» INSTRUCTIONS FOR THE TASK
Pull every "bodies" line out of the data below.

» DATA LINES
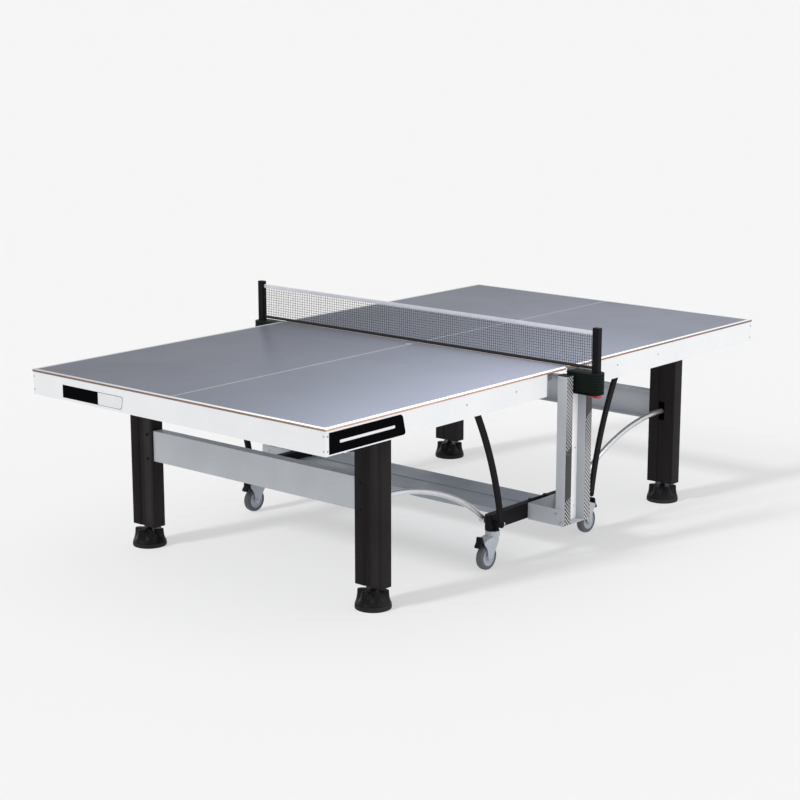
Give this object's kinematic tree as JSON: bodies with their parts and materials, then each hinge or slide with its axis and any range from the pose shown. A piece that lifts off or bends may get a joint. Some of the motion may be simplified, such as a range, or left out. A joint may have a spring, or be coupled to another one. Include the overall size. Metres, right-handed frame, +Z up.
{
  "type": "folding ping pong table",
  "caption": "Outdoor ping pong table with two folding halves, central wheeled chassis, net, levelling feet and braked casters.",
  "frame": {"origin": "on the floor under the middle of the net", "axes": "+X along the table towards the right half, +Y across it away from the near side, +Z up"},
  "size_m": [2.74, 1.8298, 0.9255],
  "materials": {
    "table_top": "satin",
    "white_steel": "satin",
    "frame_steel": "satin",
    "grey_steel": "satin",
    "black_alloy": "satin",
    "black_steel": "satin",
    "zinc": "satin",
    "silver_tube": "satin",
    "black_plastic": "matte",
    "dark_moulding": "matte",
    "black_rubber": "matte",
    "net_yarn": "open weave",
    "white_tape": "woven",
    "red_plastic": "gloss",
    "fork_plastic": "satin",
    "grey_tyre": "matte",
    "nylon": "matte"
  },
  "bodies": {
    "chassis": {"post_near_right": "grey_steel", "post_near_left": "grey_steel", "post_far_right": "grey_steel", "post_far_left": "grey_steel", "post_caps": "black_plastic", "web_plates": "white_steel", "beams": "black_steel", "centre_tray": "grey_steel", "base_brackets": "grey_steel", "stop_buffers": "black_rubber", "chassis_bolts": "zinc", "net_brackets": "dark_moulding", "net_posts": "black_alloy", "net_mesh": "net_yarn", "net_tape": "white_tape"},
    "lock_lever": {"lock_lever": "red_plastic"},
    "slide_right": {"slide_blocks_right": "nylon"},
    "top_right": {"board_right": "table_top", "side_rails_right": "white_steel", "end_rail_right": "white_steel", "subframe_right": "frame_steel", "leg_shaft_right": "zinc", "rail_screws_right": "zinc"},
    "legs_right": {"leg_near_right": "black_alloy", "leg_far_right": "black_alloy", "crossbar_right": "grey_steel"},
    "arms_right": {"arms_right": "black_steel"},
    "stays_right": {"stays_right": "silver_tube"},
    "foot_base_near_right": {"foot_base_near_right": "black_rubber"},
    "foot_knob_near_right": {"foot_knob_near_right": "black_plastic"},
    "fork_near_right": {"caster_fork_near_right": "fork_plastic"},
    "wheel_near_right": {"wheel_near_right": "grey_tyre"},
    "pedal_near_right": {"brake_pedal_near_right": "black_plastic"},
    "foot_base_far_right": {"foot_base_far_right": "black_rubber"},
    "foot_knob_far_right": {"foot_knob_far_right": "black_plastic"},
    "fork_far_right": {"caster_fork_far_right": "fork_plastic"},
    "wheel_far_right": {"wheel_far_right": "grey_tyre"},
    "pedal_far_right": {"brake_pedal_far_right": "black_plastic"},
    "slide_left": {"slide_blocks_left": "nylon"},
    "top_left": {"board_left": "table_top", "side_rails_left": "white_steel", "end_rail_left": "white_steel", "subframe_left": "frame_steel", "leg_shaft_left": "zinc", "rail_screws_left": "zinc"},
    "legs_left": {"leg_near_left": "black_alloy", "leg_far_left": "black_alloy", "crossbar_left": "grey_steel"},
    "arms_left": {"arms_left": "black_steel"},
    "stays_left": {"stays_left": "silver_tube"},
    "foot_base_near_left": {"foot_base_near_left": "black_rubber"},
    "foot_knob_near_left": {"foot_knob_near_left": "black_plastic"},
    "fork_near_left": {"caster_fork_near_left": "fork_plastic"},
    "wheel_near_left": {"wheel_near_left": "grey_tyre"},
    "pedal_near_left": {"brake_pedal_near_left": "black_plastic"},
    "foot_base_far_left": {"foot_base_far_left": "black_rubber"},
    "foot_knob_far_left": {"foot_knob_far_left": "black_plastic"},
    "fork_far_left": {"caster_fork_far_left": "fork_plastic"},
    "wheel_far_left": {"wheel_far_left": "grey_tyre"},
    "pedal_far_left": {"brake_pedal_far_left": "black_plastic"}
  },
  "joints": [
    {"name": "lock_lever_pull", "type": "hinge", "parent": "chassis", "child": "lock_lever", "pos_m": [0, -0.869, 0.674], "axis": [1, 0, 0], "range_deg": [0, 30], "stiffness_Nm_per_rad": 0.5, "springref_deg": -5.73},
    {"name": "right_pin_slide", "type": "slide", "parent": "chassis", "child": "slide_right", "axis": [0, 0, -1], "range_m": [0, 0.452]},
    {"name": "right_top_fold", "type": "hinge", "parent": "slide_right", "child": "top_right", "pos_m": [0.064, 0, 0.73], "axis": [0, -1, 0], "range_deg": [0, 90]},
    {"name": "right_legs_fold", "type": "hinge", "parent": "top_right", "child": "legs_right", "pos_m": [0.875, 0, 0.7], "axis": [0, 1, 0], "range_deg": [0, 75]},
    {"name": "right_arms_swing", "type": "hinge", "parent": "chassis", "child": "arms_right", "pos_m": [0.298, 0, 0.178], "axis": [0, -1, 0], "range_deg": [0, 40.31]},
    {"name": "right_stays_swing", "type": "hinge", "parent": "chassis", "child": "stays_right", "pos_m": [0.311, 0, 0.19], "axis": [0, -1, 0], "range_deg": [0, 79.31]},
    {"name": "near_right_foot_rise", "type": "slide", "parent": "legs_right", "child": "foot_base_near_right", "axis": [0, 0, -1], "range_m": [0, 0.02]},
    {"name": "near_right_foot_turn", "type": "hinge", "parent": "foot_base_near_right", "child": "foot_knob_near_right", "pos_m": [0.95, -0.597, 0.05], "axis": [0, 0, 1], "range_deg": [0, 3600]},
    {"name": "near_right_caster_swivel", "type": "hinge", "parent": "chassis", "child": "fork_near_right", "pos_m": [0.293, -0.627, 0.13], "axis": [0, 0, 1], "continuous": true},
    {"name": "near_right_wheel_roll", "type": "hinge", "parent": "fork_near_right", "child": "wheel_near_right", "pos_m": [0.331, -0.627, 0.05], "axis": [0, 1, 0], "continuous": true},
    {"name": "near_right_brake_press", "type": "hinge", "parent": "fork_near_right", "child": "pedal_near_right", "pos_m": [0.325, -0.627, 0.116], "axis": [0, 1, 0], "range_deg": [0, 12], "stiffness_Nm_per_rad": 0.3, "springref_deg": -5.73},
    {"name": "far_right_foot_rise", "type": "slide", "parent": "legs_right", "child": "foot_base_far_right", "axis": [0, 0, -1], "range_m": [0, 0.02]},
    {"name": "far_right_foot_turn", "type": "hinge", "parent": "foot_base_far_right", "child": "foot_knob_far_right", "pos_m": [0.95, 0.597, 0.05], "axis": [0, 0, 1], "range_deg": [0, 3600]},
    {"name": "far_right_caster_swivel", "type": "hinge", "parent": "chassis", "child": "fork_far_right", "pos_m": [0.293, 0.627, 0.13], "axis": [0, 0, 1], "continuous": true},
    {"name": "far_right_wheel_roll", "type": "hinge", "parent": "fork_far_right", "child": "wheel_far_right", "pos_m": [0.331, 0.627, 0.05], "axis": [0, 1, 0], "continuous": true},
    {"name": "far_right_brake_press", "type": "hinge", "parent": "fork_far_right", "child": "pedal_far_right", "pos_m": [0.325, 0.627, 0.116], "axis": [0, 1, 0], "range_deg": [0, 12], "stiffness_Nm_per_rad": 0.3, "springref_deg": -5.73},
    {"name": "left_pin_slide", "type": "slide", "parent": "chassis", "child": "slide_left", "axis": [0, 0, -1], "range_m": [0, 0.452]},
    {"name": "left_top_fold", "type": "hinge", "parent": "slide_left", "child": "top_left", "pos_m": [-0.064, 0, 0.73], "axis": [0, 1, 0], "range_deg": [0, 90]},
    {"name": "left_legs_fold", "type": "hinge", "parent": "top_left", "child": "legs_left", "pos_m": [-0.875, 0, 0.7], "axis": [0, -1, 0], "range_deg": [0, 75]},
    {"name": "left_arms_swing", "type": "hinge", "parent": "chassis", "child": "arms_left", "pos_m": [-0.298, 0, 0.178], "axis": [0, 1, 0], "range_deg": [0, 40.31]},
    {"name": "left_stays_swing", "type": "hinge", "parent": "chassis", "child": "stays_left", "pos_m": [-0.311, 0, 0.19], "axis": [0, 1, 0], "range_deg": [0, 79.31]},
    {"name": "near_left_foot_rise", "type": "slide", "parent": "legs_left", "child": "foot_base_near_left", "axis": [0, 0, -1], "range_m": [0, 0.02]},
    {"name": "near_left_foot_turn", "type": "hinge", "parent": "foot_base_near_left", "child": "foot_knob_near_left", "pos_m": [-0.95, -0.597, 0.05], "axis": [0, 0, 1], "range_deg": [0, 3600]},
    {"name": "near_left_caster_swivel", "type": "hinge", "parent": "chassis", "child": "fork_near_left", "pos_m": [-0.293, -0.627, 0.13], "axis": [0, 0, 1], "continuous": true},
    {"name": "near_left_wheel_roll", "type": "hinge", "parent": "fork_near_left", "child": "wheel_near_left", "pos_m": [-0.331, -0.627, 0.05], "axis": [0, 1, 0], "continuous": true},
    {"name": "near_left_brake_press", "type": "hinge", "parent": "fork_near_left", "child": "pedal_near_left", "pos_m": [-0.325, -0.627, 0.116], "axis": [0, -1, 0], "range_deg": [0, 12], "stiffness_Nm_per_rad": 0.3, "springref_deg": -5.73},
    {"name": "far_left_foot_rise", "type": "slide", "parent": "legs_left", "child": "foot_base_far_left", "axis": [0, 0, -1], "range_m": [0, 0.02]},
    {"name": "far_left_foot_turn", "type": "hinge", "parent": "foot_base_far_left", "child": "foot_knob_far_left", "pos_m": [-0.95, 0.597, 0.05], "axis": [0, 0, 1], "range_deg": [0, 3600]},
    {"name": "far_left_caster_swivel", "type": "hinge", "parent": "chassis", "child": "fork_far_left", "pos_m": [-0.293, 0.627, 0.13], "axis": [0, 0, 1], "continuous": true},
    {"name": "far_left_wheel_roll", "type": "hinge", "parent": "fork_far_left", "child": "wheel_far_left", "pos_m": [-0.331, 0.627, 0.05], "axis": [0, 1, 0], "continuous": true},
    {"name": "far_left_brake_press", "type": "hinge", "parent": "fork_far_left", "child": "pedal_far_left", "pos_m": [-0.325, 0.627, 0.116], "axis": [0, -1, 0], "range_deg": [0, 12], "stiffness_Nm_per_rad": 0.3, "springref_deg": -5.73}
  ],
  "couplings": [
    {"joint": "right_pin_slide", "follows": "right_top_fold", "m_per_rad": 0.28775},
    {"joint": "right_legs_fold", "follows": "right_top_fold", "ratio": 0.83333},
    {"joint": "right_arms_swing", "follows": "right_top_fold", "ratio": 0.44777},
    {"joint": "right_stays_swing", "follows": "right_top_fold", "ratio": 0.8811},
    {"joint": "near_right_foot_rise", "follows": "near_right_foot_turn", "m_per_rad": 0.000318},
    {"joint": "far_right_foot_rise", "follows": "far_right_foot_turn", "m_per_rad": 0.000318},
    {"joint": "left_pin_slide", "follows": "left_top_fold", "m_per_rad": 0.28775},
    {"joint": "left_legs_fold", "follows": "left_top_fold", "ratio": 0.83333},
    {"joint": "left_arms_swing", "follows": "left_top_fold", "ratio": 0.44777},
    {"joint": "left_stays_swing", "follows": "left_top_fold", "ratio": 0.8811},
    {"joint": "near_left_foot_rise", "follows": "near_left_foot_turn", "m_per_rad": 0.000318},
    {"joint": "far_left_foot_rise", "follows": "far_left_foot_turn", "m_per_rad": 0.000318}
  ]
}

» ANSWER FOR THE TASK
Give this object's kinematic tree as JSON: bodies with their parts and materials, then each hinge or slide with its axis and any range from the pose shown. A piece that lifts off or bends may get a joint. Some of the motion may be simplified, such as a range, or left out. A joint may have a spring, or be coupled to another one. Include the overall size. Metres, right-handed frame, +Z up.
  "bodies": {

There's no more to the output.